E: I haven't had bit rot (knocks on wood) since I migrated to ECC setup in 2015.

Kivi fucked around with this message at 09:10 on Feb 15, 2022

# ? Feb 15, 2022 09:03

Keito: Jul 21, 2005; WHAT DO I CHOOSE ?

Kivi posted:

I'm bit on the edge to migrate to something I've not used and reading on the net ZFS seems to require tons of extra horse power and hardware (1 GB of RAM per TB, log and cache disks) for benefits that are not applicable in my use case? What am I missing?

I've been running a ZFS pool with 8 x 14 TB disks on a (virtual) machine with 2 CPU cores and 16 GB of RAM for the past year, with no special device disks either. Have yet to experience any issues with it.

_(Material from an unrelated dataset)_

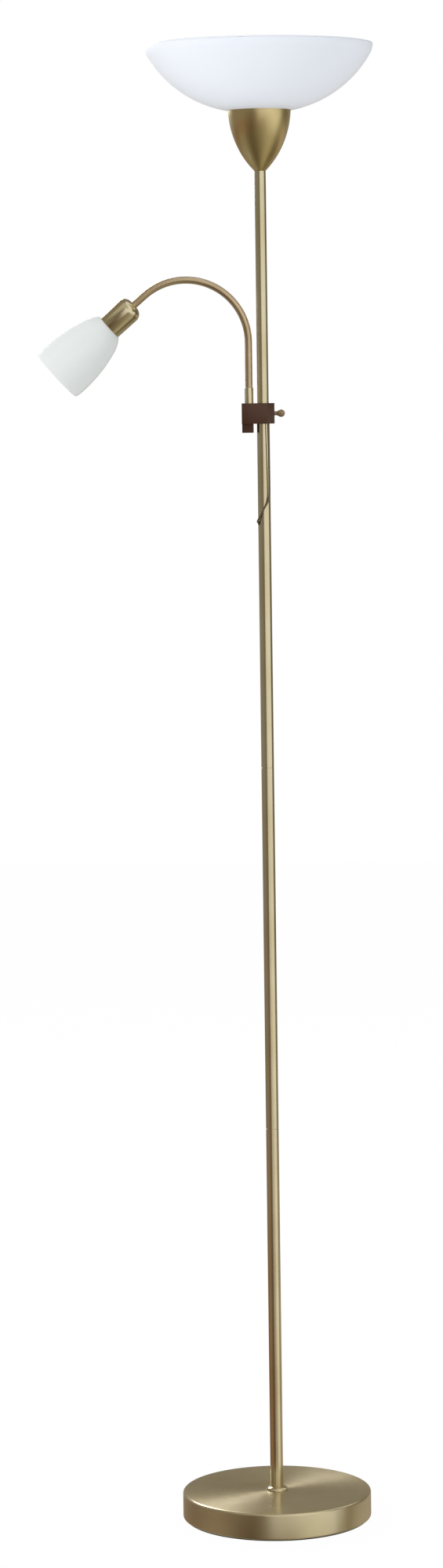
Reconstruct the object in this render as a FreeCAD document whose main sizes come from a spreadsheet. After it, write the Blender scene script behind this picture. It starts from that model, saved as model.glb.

I went with ZFS because of its design focus on data integrity, but for me at least snapshots, file system level compression and being able to apply different properties per filesystem/dataset have really been killer features as well. I've also found the management interface quite nice to use.

# ? Feb 15, 2022 10:25

BlankSystemDaemon: Mar 13, 2009

Kivi posted:

I'm currently using Linux MD RAID and it's fine. However the last pages discussion has made me think what I should do in the future. My current setup is 8 x 8 TB disks in RAID6. I'm looking to migrate to larger disks, keeping the performance and capacity mainly the same. Use case is basically write once, read many for media (movies, tv on plex) and light backups and general file storage. OS, software, download scratch disk, VMs etc. reside on the 2 TB boot SSD and media is written once it's done downloading to the spinners.

I'm familiar with MD RAID recovery so I'm bit on the edge to migrate to something I've not used and reading on the net ZFS seems to require tons of extra horse power and hardware (1 GB of RAM per TB, log and cache disks) for benefits that are not applicable in my use case? What am I missing?

E: I haven't had bit rot (knocks on wood) since I migrated to ECC setup in 2015.

"It's fine" isn't really something you can prove with any confidence, since nothing in MD devices or EXT4 implements complete checksumming, transactional+atomic operations, or writes things in a hash trie or similar persistent data-structure - all of which are needed for the highest forms of fault tolerance that it's possible to build into a storage stack without introducing the risk of write holes that come with traditional RAID implementations or single-disk filesystems.

And as for bitrot, how're you going to know if you have the silent kind?
It doesn't show up unless you're dealing with files that're susceptible, ie. some images, some forms of compressed data, and text files whereas things like movie files and other formats which're the type to take up a large amount of space - and even then, you still have to open the files in order to notice that kind of bitrot, if you can (it's difficult-to-impossible to spot a single bitflip in a video stream).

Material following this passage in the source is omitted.